### ITEMS

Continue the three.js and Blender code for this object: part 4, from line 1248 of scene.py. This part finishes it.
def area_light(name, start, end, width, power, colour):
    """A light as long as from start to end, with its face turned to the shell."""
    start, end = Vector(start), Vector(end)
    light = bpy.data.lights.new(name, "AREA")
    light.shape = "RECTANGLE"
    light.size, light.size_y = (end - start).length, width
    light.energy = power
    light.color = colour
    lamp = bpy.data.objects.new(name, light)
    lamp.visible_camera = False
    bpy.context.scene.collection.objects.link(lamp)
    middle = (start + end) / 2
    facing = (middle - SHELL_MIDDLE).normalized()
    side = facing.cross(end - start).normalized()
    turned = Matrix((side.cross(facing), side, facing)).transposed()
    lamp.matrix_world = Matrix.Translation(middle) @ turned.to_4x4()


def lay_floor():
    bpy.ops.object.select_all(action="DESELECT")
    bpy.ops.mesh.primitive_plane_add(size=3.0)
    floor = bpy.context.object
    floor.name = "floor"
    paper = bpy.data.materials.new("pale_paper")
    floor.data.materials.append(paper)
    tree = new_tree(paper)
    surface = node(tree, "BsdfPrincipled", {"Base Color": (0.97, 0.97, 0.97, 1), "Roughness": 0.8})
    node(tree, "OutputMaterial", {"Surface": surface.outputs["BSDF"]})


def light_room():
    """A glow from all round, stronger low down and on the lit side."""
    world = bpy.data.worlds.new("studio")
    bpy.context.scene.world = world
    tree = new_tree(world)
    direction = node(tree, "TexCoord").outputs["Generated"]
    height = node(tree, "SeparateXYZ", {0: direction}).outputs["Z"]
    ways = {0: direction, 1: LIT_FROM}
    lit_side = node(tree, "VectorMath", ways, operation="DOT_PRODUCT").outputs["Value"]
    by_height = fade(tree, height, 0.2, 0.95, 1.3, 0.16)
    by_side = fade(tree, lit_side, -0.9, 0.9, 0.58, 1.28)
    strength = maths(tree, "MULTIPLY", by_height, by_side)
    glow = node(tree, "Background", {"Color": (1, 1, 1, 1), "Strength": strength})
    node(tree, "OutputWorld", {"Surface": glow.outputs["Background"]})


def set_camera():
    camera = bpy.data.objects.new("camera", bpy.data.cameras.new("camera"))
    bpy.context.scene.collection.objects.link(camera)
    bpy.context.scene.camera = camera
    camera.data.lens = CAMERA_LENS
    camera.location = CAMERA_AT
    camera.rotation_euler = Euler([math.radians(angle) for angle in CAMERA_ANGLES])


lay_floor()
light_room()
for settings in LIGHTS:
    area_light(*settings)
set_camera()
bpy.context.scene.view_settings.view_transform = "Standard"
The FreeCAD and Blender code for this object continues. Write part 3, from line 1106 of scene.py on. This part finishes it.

######

*WHAT THE TASK ASKS:*
Only the lines from the first line of the material above through the line that contains "lamp.matrix_world = Matrix.Translation(middle)" should be quoted, each one exactly.

*RESULT FOR THIS EXERCISE:*
Continue the three.js and Blender code for this object: part 4, from line 1248 of scene.py. This part finishes it.
def area_light(name, start, end, width, power, colour):
    """A light as long as from start to end, with its face turned to the shell."""
    start, end = Vector(start), Vector(end)
    light = bpy.data.lights.new(name, "AREA")
    light.shape = "RECTANGLE"
    light.size, light.size_y = (end - start).length, width
    light.energy = power
    light.color = colour
    lamp = bpy.data.objects.new(name, light)
    lamp.visible_camera = False
    bpy.context.scene.collection.objects.link(lamp)
    middle = (start + end) / 2
    facing = (middle - SHELL_MIDDLE).normalized()
    side = facing.cross(end - start).normalized()
    turned = Matrix((side.cross(facing), side, facing)).transposed()
    lamp.matrix_world = Matrix.Translation(middle) @ turned.to_4x4()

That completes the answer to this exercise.